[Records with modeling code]

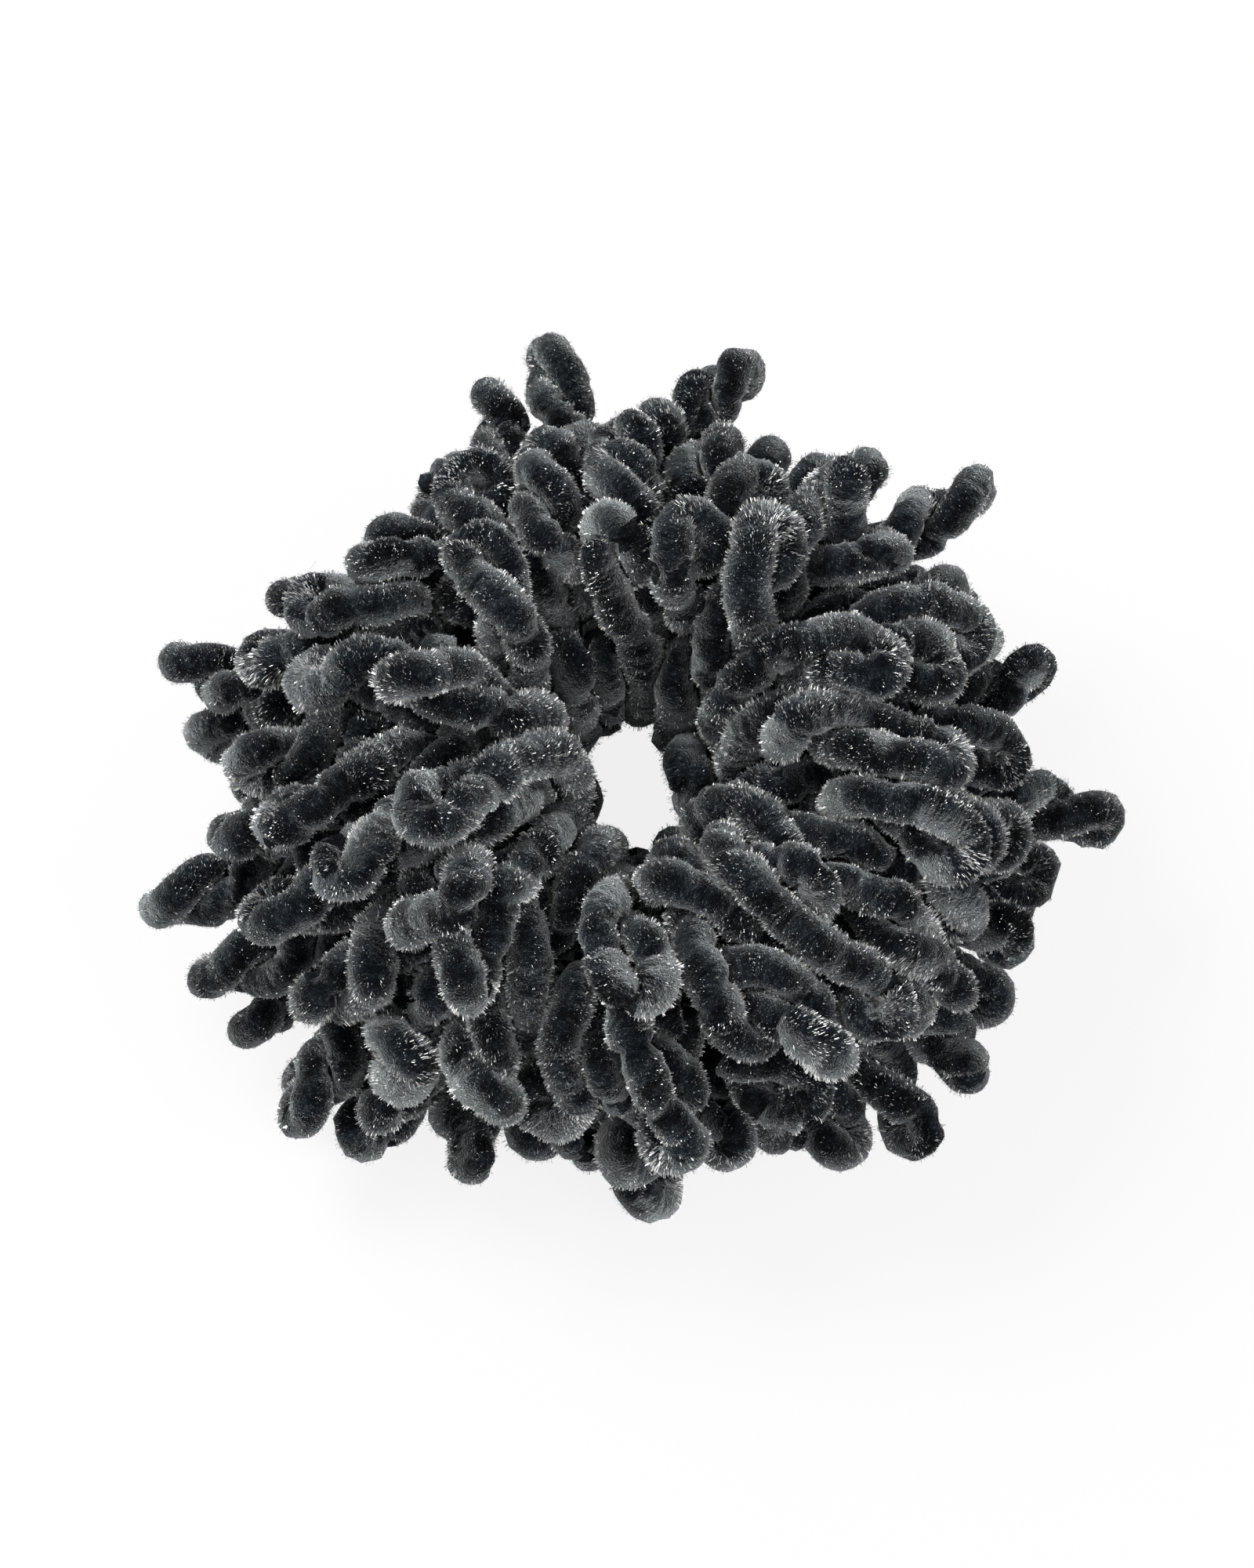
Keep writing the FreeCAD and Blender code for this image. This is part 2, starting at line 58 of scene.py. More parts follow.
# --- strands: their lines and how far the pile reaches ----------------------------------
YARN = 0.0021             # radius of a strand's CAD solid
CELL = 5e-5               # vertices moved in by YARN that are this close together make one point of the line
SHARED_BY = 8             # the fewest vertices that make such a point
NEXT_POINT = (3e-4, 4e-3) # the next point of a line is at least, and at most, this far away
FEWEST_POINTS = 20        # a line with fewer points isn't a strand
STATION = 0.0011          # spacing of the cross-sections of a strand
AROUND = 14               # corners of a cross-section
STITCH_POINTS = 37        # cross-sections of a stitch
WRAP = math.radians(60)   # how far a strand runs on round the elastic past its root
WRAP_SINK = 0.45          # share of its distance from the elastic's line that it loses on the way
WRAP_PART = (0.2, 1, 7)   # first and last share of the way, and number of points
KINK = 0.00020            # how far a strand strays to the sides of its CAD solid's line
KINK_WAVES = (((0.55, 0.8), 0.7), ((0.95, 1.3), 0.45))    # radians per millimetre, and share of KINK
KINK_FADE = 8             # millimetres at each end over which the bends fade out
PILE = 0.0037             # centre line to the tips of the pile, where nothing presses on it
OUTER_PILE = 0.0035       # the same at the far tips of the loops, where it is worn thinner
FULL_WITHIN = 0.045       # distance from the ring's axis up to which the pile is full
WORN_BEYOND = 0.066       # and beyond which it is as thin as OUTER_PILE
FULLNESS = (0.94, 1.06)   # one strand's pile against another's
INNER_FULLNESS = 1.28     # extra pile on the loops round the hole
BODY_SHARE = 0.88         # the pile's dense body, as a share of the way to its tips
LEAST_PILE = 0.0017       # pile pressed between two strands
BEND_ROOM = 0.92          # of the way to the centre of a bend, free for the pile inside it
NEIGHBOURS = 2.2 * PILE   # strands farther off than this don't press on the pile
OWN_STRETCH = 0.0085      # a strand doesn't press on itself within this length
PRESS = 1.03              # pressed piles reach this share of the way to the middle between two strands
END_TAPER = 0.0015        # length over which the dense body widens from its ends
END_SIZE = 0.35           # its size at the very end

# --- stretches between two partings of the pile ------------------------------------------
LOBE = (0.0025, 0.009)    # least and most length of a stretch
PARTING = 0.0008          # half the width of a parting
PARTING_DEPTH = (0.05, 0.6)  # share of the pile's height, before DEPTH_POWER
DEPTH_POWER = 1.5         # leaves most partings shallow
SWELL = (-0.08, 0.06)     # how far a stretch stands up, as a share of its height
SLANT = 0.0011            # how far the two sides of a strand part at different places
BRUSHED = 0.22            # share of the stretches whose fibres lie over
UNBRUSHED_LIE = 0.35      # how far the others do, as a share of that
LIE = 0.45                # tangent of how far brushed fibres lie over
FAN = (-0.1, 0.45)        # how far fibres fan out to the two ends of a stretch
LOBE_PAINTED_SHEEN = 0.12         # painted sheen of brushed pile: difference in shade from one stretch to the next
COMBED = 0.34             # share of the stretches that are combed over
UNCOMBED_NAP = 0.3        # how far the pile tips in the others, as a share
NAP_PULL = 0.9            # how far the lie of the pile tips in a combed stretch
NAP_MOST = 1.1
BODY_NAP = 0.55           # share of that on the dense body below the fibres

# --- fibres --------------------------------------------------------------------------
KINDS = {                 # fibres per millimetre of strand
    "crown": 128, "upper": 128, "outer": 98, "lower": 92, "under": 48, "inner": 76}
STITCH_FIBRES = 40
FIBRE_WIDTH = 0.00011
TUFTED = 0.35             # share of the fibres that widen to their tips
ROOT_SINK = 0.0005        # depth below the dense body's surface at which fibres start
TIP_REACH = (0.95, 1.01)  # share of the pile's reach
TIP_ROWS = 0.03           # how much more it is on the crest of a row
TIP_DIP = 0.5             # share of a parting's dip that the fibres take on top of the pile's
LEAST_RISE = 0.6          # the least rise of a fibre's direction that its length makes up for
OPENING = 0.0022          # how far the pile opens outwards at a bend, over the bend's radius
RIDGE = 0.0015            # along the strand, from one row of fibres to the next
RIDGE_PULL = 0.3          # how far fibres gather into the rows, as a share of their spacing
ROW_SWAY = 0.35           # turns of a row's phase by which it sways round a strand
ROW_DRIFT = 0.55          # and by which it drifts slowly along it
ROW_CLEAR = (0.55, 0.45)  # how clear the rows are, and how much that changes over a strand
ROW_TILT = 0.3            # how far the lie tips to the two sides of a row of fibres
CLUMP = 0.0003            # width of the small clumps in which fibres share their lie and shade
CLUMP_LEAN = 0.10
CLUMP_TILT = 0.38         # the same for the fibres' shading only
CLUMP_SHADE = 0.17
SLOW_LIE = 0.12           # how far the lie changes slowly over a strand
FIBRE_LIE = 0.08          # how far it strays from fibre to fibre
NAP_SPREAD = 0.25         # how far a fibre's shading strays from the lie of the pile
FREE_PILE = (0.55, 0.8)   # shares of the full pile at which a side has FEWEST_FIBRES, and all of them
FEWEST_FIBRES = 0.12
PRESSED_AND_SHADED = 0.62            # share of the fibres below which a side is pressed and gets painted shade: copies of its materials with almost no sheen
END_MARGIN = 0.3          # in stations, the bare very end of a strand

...

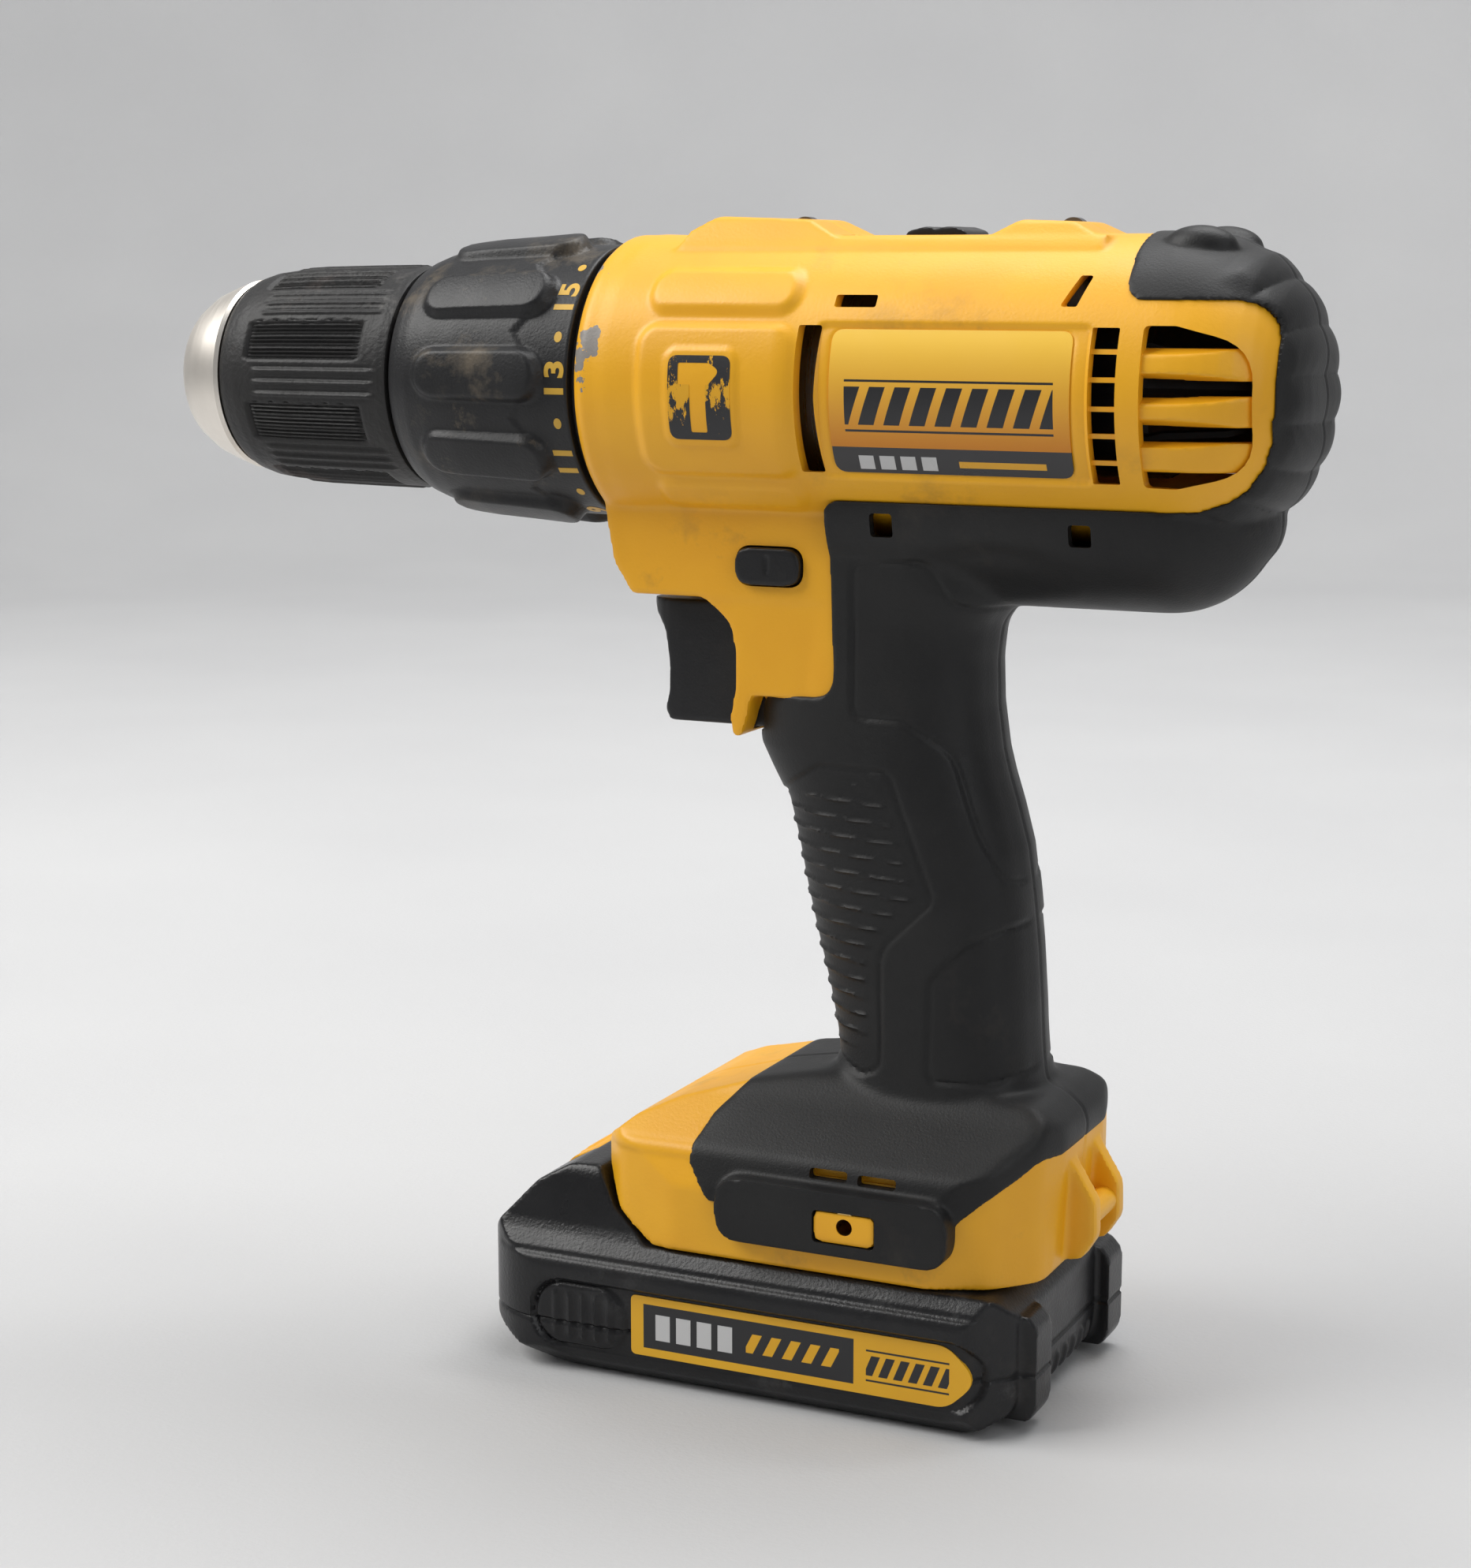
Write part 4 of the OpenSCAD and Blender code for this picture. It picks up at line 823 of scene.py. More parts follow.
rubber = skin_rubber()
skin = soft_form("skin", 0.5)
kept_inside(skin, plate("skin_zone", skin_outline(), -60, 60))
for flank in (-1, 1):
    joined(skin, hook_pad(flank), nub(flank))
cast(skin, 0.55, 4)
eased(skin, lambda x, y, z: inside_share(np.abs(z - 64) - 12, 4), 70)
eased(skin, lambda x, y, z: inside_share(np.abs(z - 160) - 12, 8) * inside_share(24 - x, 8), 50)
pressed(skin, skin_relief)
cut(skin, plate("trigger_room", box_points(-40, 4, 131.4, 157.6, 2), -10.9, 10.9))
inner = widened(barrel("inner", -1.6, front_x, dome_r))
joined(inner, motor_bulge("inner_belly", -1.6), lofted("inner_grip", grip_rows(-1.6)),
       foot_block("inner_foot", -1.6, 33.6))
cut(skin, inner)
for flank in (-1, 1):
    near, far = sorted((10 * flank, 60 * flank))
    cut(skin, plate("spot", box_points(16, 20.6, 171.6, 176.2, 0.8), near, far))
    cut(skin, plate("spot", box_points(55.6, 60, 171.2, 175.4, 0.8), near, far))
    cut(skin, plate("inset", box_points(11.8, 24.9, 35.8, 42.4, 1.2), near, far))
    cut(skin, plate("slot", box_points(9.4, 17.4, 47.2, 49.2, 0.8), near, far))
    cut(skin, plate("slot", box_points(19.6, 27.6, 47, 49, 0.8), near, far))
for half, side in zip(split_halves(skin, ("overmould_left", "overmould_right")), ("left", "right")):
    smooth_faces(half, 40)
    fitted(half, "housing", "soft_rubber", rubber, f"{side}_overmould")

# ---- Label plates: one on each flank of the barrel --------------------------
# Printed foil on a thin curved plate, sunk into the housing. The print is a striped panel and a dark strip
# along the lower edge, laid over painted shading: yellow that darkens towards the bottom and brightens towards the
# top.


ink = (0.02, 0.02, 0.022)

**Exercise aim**
Using the listing above, show every line that includes the string "parts".

**Answer below**
Keep writing the FreeCAD and Blender code for this image. This is part 2, starting at line 58 of scene.py. More parts follow.
Write part 4 of the OpenSCAD and Blender code for this picture. It picks up at line 823 of scene.py. More parts follow.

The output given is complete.